There is a Cole Hershey solenoid on the main distribution panel mounted below the nav seat. This solenoid joins the house and start banks when the ignition is on, the trouble with this arrangement is, if your start battery has insufficient voltage it will not close the solenoid which removes the ability to use the house bank to start the engine.

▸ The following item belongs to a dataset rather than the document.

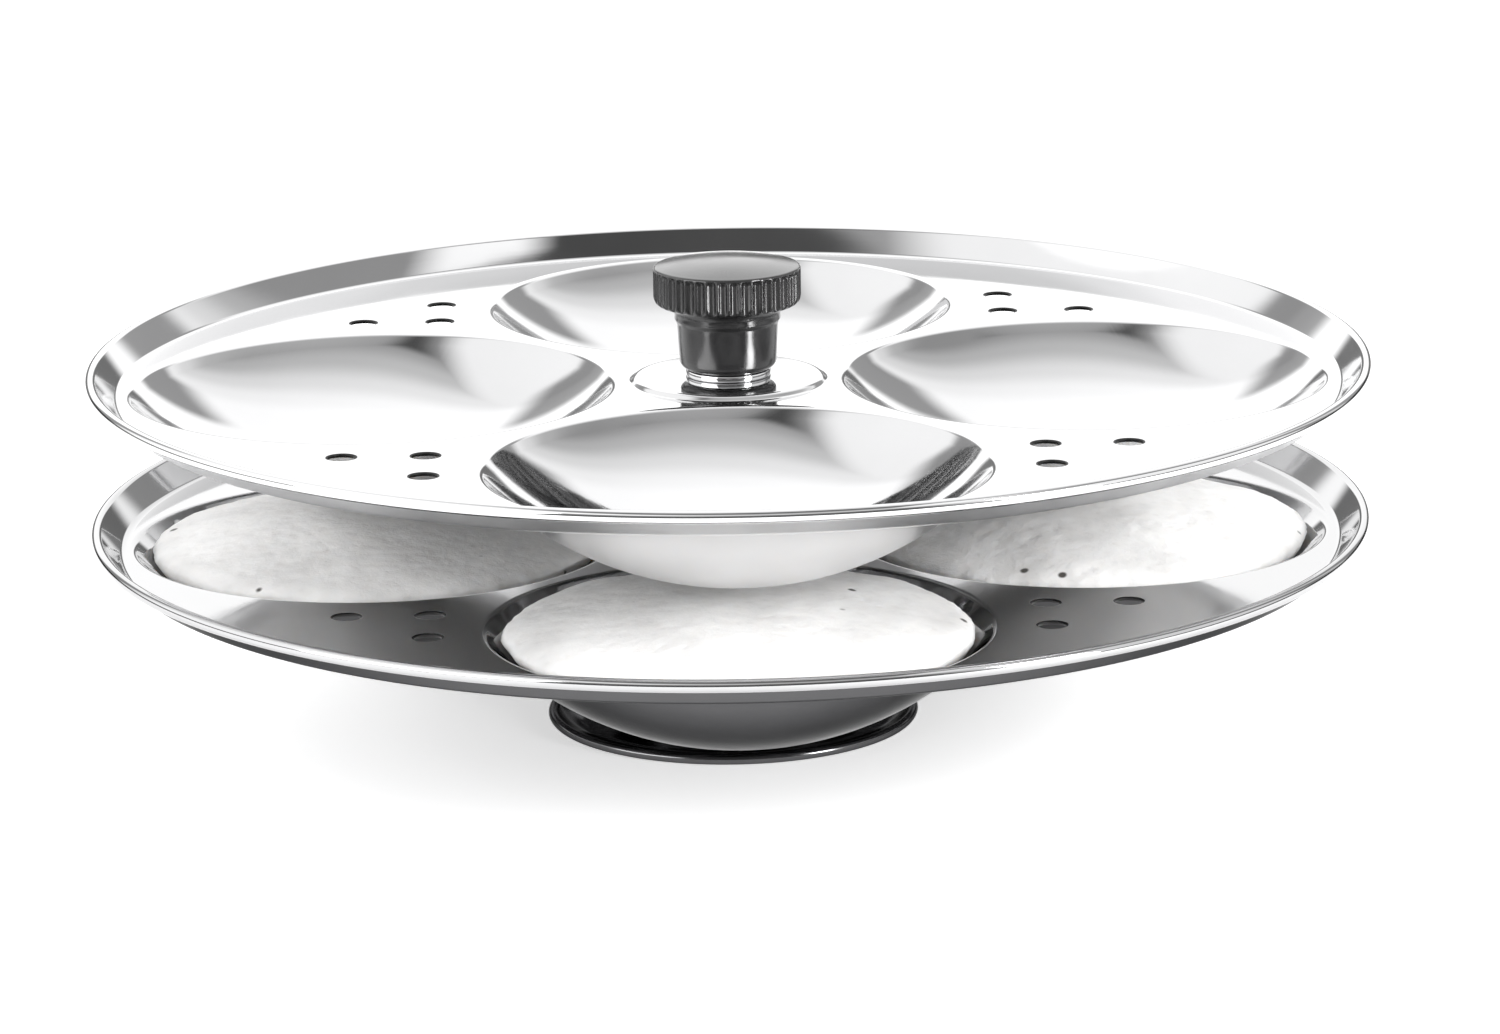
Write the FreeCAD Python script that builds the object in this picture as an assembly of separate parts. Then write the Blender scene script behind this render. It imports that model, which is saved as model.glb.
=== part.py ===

So in order to remedy this, there is a set of jumpers on the panel that run from the rotary switches (house and start isolation switches) to either side of the solenoid, so when the solenoid closes it connects the (2) banks, the issue being if the starter battery is dead the solenoid won't close, I am going to remove these jumpers and solenoid, replace the jumpers with longer cables to either side of a Blue Seas 7622 ACR (with remote control), this will allow a couple for a couple of improvements, first the start battery will experience a better charge profile being provide from the new charging system and will also allow me to manually close the magnetic latching relay in the ACR to join the two banks if the needed to start the engine.
DC Distribution.jpg
For those of you with this power distribution panel a far less expensive but more risky method of joining the (2) banks would be to rewire the trigger wire (yellow with red tracer) for the solenoid to the get its 12 V source from the house bank, the problem with this is if one was to leave the switch on it could drain down your house bank.